The variant $a_n = x^{\binom{n}{2}}$ is typically used in graphic generating functions, and have a nice combinatorial interpretation when considering direct products $F(z) G(z)$, but considering functional composition for them is uncommon, and exact meaning and interpretation for it remains to be seen, if it exists.
UPD. Generally, this criterion can be interpreted in such a way that we have some kind of baseline combinatorial structure, such that $a_n$ enumerates the number of way to build the structure on $n$ atoms.
For $a_n=n!$, the structure is permutations, while for $a_n = 2^{\binom{n}{2}}$ the structure is undirected graphs or tournaments on $n$ vertices. Then, the wholeness of $A(i_1,\dots,i_k)$ can be interpreted in such a way that by building the base structure on $n$ atoms, we also implicitly and independently from each other build
- A sub-structure of the same kind on first $i_1$ atoms, second $i_2$ atoms, and so on;
- A sub-structure of the same kind on the partition $\{i_1,\dots,i_k\}$ itself.
Then, $A(i_1,\dots,i_k)$ is the number of $n$-structures that are somehow equivalent to each other with regard to the sub-structures.

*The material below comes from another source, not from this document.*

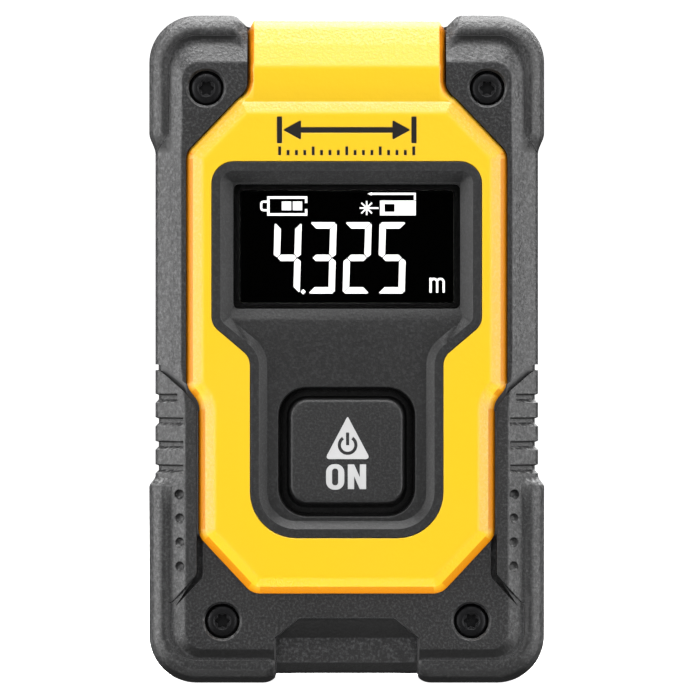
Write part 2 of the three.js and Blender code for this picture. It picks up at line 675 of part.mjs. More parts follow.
// ---------------------------------------------------------------- optics
const FRAME_TOP = 72.6;
const FRAME_FOOT = 49.5;
const LENS_SEAT = 69.4;
const EAR = { halfX: 14.9, y0: BOARD_BACK_Y + TOUCH, y1: EAR_BACK_Y, z0: 59.6, z1: 63.6 };
function opticalFrame() {
  const receiver = turned(
    [
      [0, FRAME_FOOT],
      [3.4, FRAME_FOOT],
      [3.4, 52],
      [5.8, 66],
      [5.8, FRAME_TOP],
      [0, FRAME_TOP],
    ],
    RECEIVER_X,
  );
  const laser = rodZ({ radius: 3.5, z0: 51, z1: FRAME_TOP, x: LASER_X });
  const spine = block({ halfX: 8.8, y0: -5.2, y1: -2.5, z0: 56, z1: 72 });
  const tunnel = turned(
    [
      [0, FRAME_FOOT - 1],
      [2.35, FRAME_FOOT - 1],
      [2.35, 53.2],
      [4.6, LENS_SEAT],
      [5.15, LENS_SEAT],
      [5.15, FRAME_TOP + 1],
      [0, FRAME_TOP + 1],
    ],
    RECEIVER_X,
  );
  const holes = BOARD_SCREWS.map(({ x, z }) => rodY({ radius: BOARD_BOSS.hole, y0: -FAR, y1: 0, x, z }));
  const bore = rodZ({ radius: 3, z0: 50, z1: FRAME_TOP + 1, x: LASER_X });
  return cut(join(receiver, laser, spine, block(EAR)), tunnel, bore, ...holes);
}
part("optical_frame", opticalFrame(), FINISH.magnesium);

const BARREL = { outer: 2.9, inner: 2.3, z0: 52, z1: 71.5 };
function laserBarrel() {
  const outside = rodZ({ radius: BARREL.outer, z0: BARREL.z0, z1: BARREL.z1, x: LASER_X });
  return outside.subtract(rodZ({ radius: BARREL.inner, z0: BARREL.z0 - 1, z1: BARREL.z1 + 1, x: LASER_X }));
}
part("laser_barrel", laserBarrel(), FINISH.brass);

// A lens with a flat back and a domed front.
function lens(radius, edge, dome, z0, x) {
  const bulge = [1, 0.75, 0.5, 0.25, 0].map((share) => [radius * share, z0 + edge + dome * (1 - share * share)]);
  return turned([[0, z0], [radius, z0], ...bulge], x);
}
part("laser_lens", lens(2.2, 0.8, 0.5, 69.4, LASER_X), FINISH.lens);
part("receiver_lens", lens(5.05, 1, 1.6, LENS_SEAT + TOUCH, RECEIVER_X), FINISH.lens);

function laserDiode() {
  const flange = rodZ({ radius: 2.2, z0: BARREL.z0 + 0.2, z1: BARREL.z0 + 1.4, x: LASER_X });
  return flange.add(rodZ({ radius: 1.6, z0: BARREL.z0 + 1.3, z1: BARREL.z0 + 4, x: LASER_X }));
}
part("laser_diode", laserDiode(), FINISH.brass);
part("receiver_filter", rodZ({ radius: 2.25, z0: 51, z1: 52, x: RECEIVER_X }), FINISH.filter);

const RECEIVER_BOARD = { x: RECEIVER_X, halfX: 5.2, y0: -5.5, y1: 5.5, z0: 48.3, z1: FRAME_FOOT - TOUCH };
const PHOTODIODE = { x: RECEIVER_X, halfX: 1.2, y0: -1.2, y1: 1.2, z0: FRAME_FOOT, z1: FRAME_FOOT + 0.8 };
part("receiver_board", block(RECEIVER_BOARD), FINISH.board);
part("photodiode", block(PHOTODIODE), FINISH.blackPlastic);

const FACEPLATE = { halfX: 9.1, y0: -6.1, y1: 6.1, z0: 72.9, z1: 75.2 };
const PANE = { halfX: 8.2, y0: -5.2, y1: 5.2, z0: 74.35, z1: 75 };
const PANE_POCKET = { halfX: 8.3, y0: -5.3, y1: 5.3, z0: 74.3, z1: HEIGHT };
function opticsFaceplate() {
  return cut(
    block(FACEPLATE),
    block(PANE_POCKET),
    rodZ({ radius: 5, z0: 0, z1: HEIGHT, x: RECEIVER_X }),
    rodZ({ radius: 2.1, z0: 0, z1: HEIGHT, x: LASER_X }),
  );
}
part("optics_faceplate", opticsFaceplate(), FINISH.blackPlastic);
part("optics_window", block(PANE), FINISH.window);

// ---------------------------------------------------------------- charging port cover
function portCover() {
  const flap = { halfX: 6.95, y0: -8.45, y1: PORT_HINGE.y - 0.08, z0: FOOT_PROUD + 0.05, z1: FOOT_PROUD + 0.95 };
  const plug = { halfX: 4.5, y0: -7.6, y1: -2.8, z0: flap.z1 - 0.1, z1: USB.z0 - 0.1 };
  return block(flap).add(block(plug));
}
part("port_cover", portCover(), FINISH.rubber);

// The strap that ties the cover to the case: its stem passes through the wall to a head inside.
function portTether() {
  const strap = { halfX: 2, y0: PORT_HINGE.y, y1: 3.5, z0: FOOT_PROUD + 0.1, z1: FOOT_PROUD + 0.9 };
  const stem = { halfX: 2, y0: 2.25, y1: 3.55, z0: FOOT_PROUD + 0.1, z1: 5 };
  const head = { halfX: 3, y0: 1.6, y1: 4.2, z0: 4.7, z1: 5.5 };
  return join(block(strap), block(stem), block(head));
}
part("port_cover_tether", portTether(), FINISH.rubber);

// ---------------------------------------------------------------- screws
function screw({ radius, headY, seatY, shankRadius, endY, driveRadius, x, z }) {
  const head = rodY({ radius, y0: Math.min(headY, seatY), y1: Math.max(headY, seatY), x, z });
  const shank = rodY({ radius: shankRadius, y0: Math.min(seatY, endY), y1: Math.max(seatY, endY), x, z });
  const driveDepth = 0.6;
  const drive = rodY({ radius: driveRadius, y0: headY - driveDepth, y1: headY + driveDepth, x, z, sides: 6 });
  return head.add(shank).subtract(drive);
}
for (const { place, x, z, flat } of CASE_SCREWS) {
  const body = screw({
    radius: CASE_SCREW.headRadius,
    headY: flat + CASE_SCREW.headTop,
    seatY: flat + COUNTERBORE.depth - TOUCH,
    shankRadius: CASE_SCREW.shankRadius,
    endY: CASE_SCREW.end,
    driveRadius: CASE_SCREW.driveRadius,
    x,
    z,
  });
  part(`case_screw_${place}`, body, FINISH.blackSteel);
}
for (const { place, x, z, seat } of BOARD_SCREWS) {
  const body = screw({
    radius: BOARD_SCREW.headRadius,
    headY: seat + TOUCH + BOARD_SCREW.headHeight,
    seatY: seat + TOUCH,
    shankRadius: BOARD_SCREW.shankRadius,
    endY: FRONT_WALL_Y - BOARD_BOSS.depth + 0.1,
    driveRadius: BOARD_SCREW.driveRadius,
    x,
    z,
  });
  part(`board_screw_${place}`, body, FINISH.steel);
}

export default meter;
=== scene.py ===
"""The looks of a pocket laser distance meter: its visible pieces, finishes, light and camera.

Shapes are made in millimetres in the CAD model's frame, and scaled to metres once they are done.
+Z runs up the meter to its laser end, and the display faces -Y.
"""

import math

import bmesh
import bpy
from mathutils import Matrix, Vector


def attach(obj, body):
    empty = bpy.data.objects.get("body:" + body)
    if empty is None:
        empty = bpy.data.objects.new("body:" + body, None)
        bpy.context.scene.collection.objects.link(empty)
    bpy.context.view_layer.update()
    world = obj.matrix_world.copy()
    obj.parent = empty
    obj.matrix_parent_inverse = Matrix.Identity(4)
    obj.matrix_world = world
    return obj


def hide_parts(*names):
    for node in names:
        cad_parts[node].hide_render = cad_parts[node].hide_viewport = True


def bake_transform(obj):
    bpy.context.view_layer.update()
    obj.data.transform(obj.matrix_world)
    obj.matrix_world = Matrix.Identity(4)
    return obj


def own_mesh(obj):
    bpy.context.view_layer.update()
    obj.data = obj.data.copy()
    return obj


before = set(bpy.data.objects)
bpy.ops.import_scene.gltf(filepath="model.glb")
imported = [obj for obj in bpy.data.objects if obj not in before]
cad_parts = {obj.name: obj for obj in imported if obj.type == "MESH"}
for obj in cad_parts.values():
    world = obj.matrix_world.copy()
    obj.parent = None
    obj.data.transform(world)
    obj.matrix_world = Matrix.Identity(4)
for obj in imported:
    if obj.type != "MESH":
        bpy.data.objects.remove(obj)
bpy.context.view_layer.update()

MM = 0.001
FAR = 40.0  # past every face, for cutting tools
AHEAD_Y = -15  # ahead of every face, for cutting tools
CORNER_STEPS = 10  # straight pieces in a rounded corner
FILLET_STEPS = 5  # straight pieces in a softened ridge of the case
GAP = 0.05  # seam between two touching pieces

# Depths, front to back.
FACE_Y = -13.0
BAND_Y = -12.2
CASE_Y = -11.8
CORNER_Y = -11.2
COVER_BACK_Y = -10.0
SKIN_Y = -9.5
FRONT_WALL_Y = -8.4
SEAM_Y = 7.5
SEAM_FRONT_Y = SEAM_Y - 0.12
SEAM_BACK_Y = SEAM_Y + 0.12
BACK_WALL_Y = 11.4
BACK_Y = 13.0

# Seen from the front. A rounded rectangle is (half width, lower z, upper z, corner radius).
BODY = (21.8, 1.05, 75.3, 4.7)
BUMPER = (22.5, 0.0, 76.0, 5.4)
FLAT = (18.35, 3.9, 70.6, 2.0)
FLAT_INSIDE = (17.9, 4.35, 70.15, 1.6)


# ------------ outlines
def mirror(corners):
    return [(-x, z, radius) for x, z, radius in reversed(corners)]


def symmetric(right):
    return [*right, *mirror(right)]


def rectangle(half, z0, z1, radius=0.0):
    return symmetric([(half, z0, radius), (half, z1, radius)])


def outline_between(x0, x1, z0, z1, radius=0.0):
    """A rounded rectangle away from the middle line."""
    return [(x1, z0, radius), (x1, z1, radius), (x0, z1, radius), (x0, z0, radius)]


def plate(half, y0, y1, radius):
    """A rounded rectangle seen from an end, as [x, y, radius] corners."""
    return [(half, y0, radius), (half, y1, radius), (-half, y1, radius), (-half, y0, radius)]


def rounded(corners, inset=0.0, steps=CORNER_STEPS):
    """The points of an anticlockwise outline, moved inwards by inset, with its corners rounded."""
    made = []
    for i, (x, z, radius) in enumerate(corners):
        last = corners[i - 1]
        after = corners[(i + 1) % len(corners)]
        along = Vector((x - last[0], z - last[1])).normalized()
        onward = Vector((after[0] - x, after[1] - z)).normalized()
        inward = Vector((-along.y, along.x))
        next_inward = Vector((-onward.y, onward.x))
        corner = Vector((x, z)) + (inward + next_inward) * (inset / (1 + inward.dot(next_inward)))
        if not radius:
            made.append(corner)
            continue
        cross = along.x * onward.y - along.y * onward.x
        side = 1 if cross > 0 else -1
        turn = math.acos(max(-1.0, min(1.0, along.dot(onward))))
        reach = max(radius - side * inset, 0.05)
        start = corner - along * (reach * math.tan(turn / 2))
        centre = start + inward * (side * reach)
        for k in range(steps + 1):
            made.append(centre + Matrix.Rotation(side * turn * k / steps, 2) @ (start - centre))
    return made


def circle(radius, x=0.0, z=0.0, sides=40):
    turn = 2 * math.pi / sides
    return [Vector((x + radius * math.cos(turn * k), z + radius * math.sin(turn * k))) for k in range(sides)]


def soften(path, steps=FILLET_STEPS):
    """A path of (point, radius) stops, with each inner stop rounded to a fixed number of points."""
    made = [path[0][0]]
    for (before, _), (corner, radius), (after, _) in zip(path, path[1:], path[2:]):
        back = before - corner
        forth = after - corner
        turn = math.pi - back.angle(forth)
        reach = max(0.004, min(radius * math.tan(turn / 2), 0.47 * back.length, 0.47 * forth.length))
        start = corner + back.normalized() * reach
        end = corner + forth.normalized() * reach
        for k in range(steps + 1):
            t = k / steps
            made.append(start.lerp(corner, t).lerp(corner.lerp(end, t), t))
    made.append(path[-1][0])
    return made


# ------------ solids
def solid(points, faces):
    mesh = bpy.data.meshes.new("shape")
    mesh.from_pydata([tuple(p) for p in points], [], faces)
    work = bmesh.new()
    work.from_mesh(mesh)
    bmesh.ops.recalc_face_normals(work, faces=work.faces)
    work.to_mesh(mesh)
    work.free()
    body = bpy.data.objects.new("shape", mesh)
    bpy.context.scene.collection.objects.link(body)
    return body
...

Then, we use these baseline structures to build an $F$-structure on top of the composition's base structure, and $G$-structures on top of each block of atoms base structure, and interpret whatever we obtained in the end as an $(F \circ G)$-structure on top of $n$ atoms as a whole.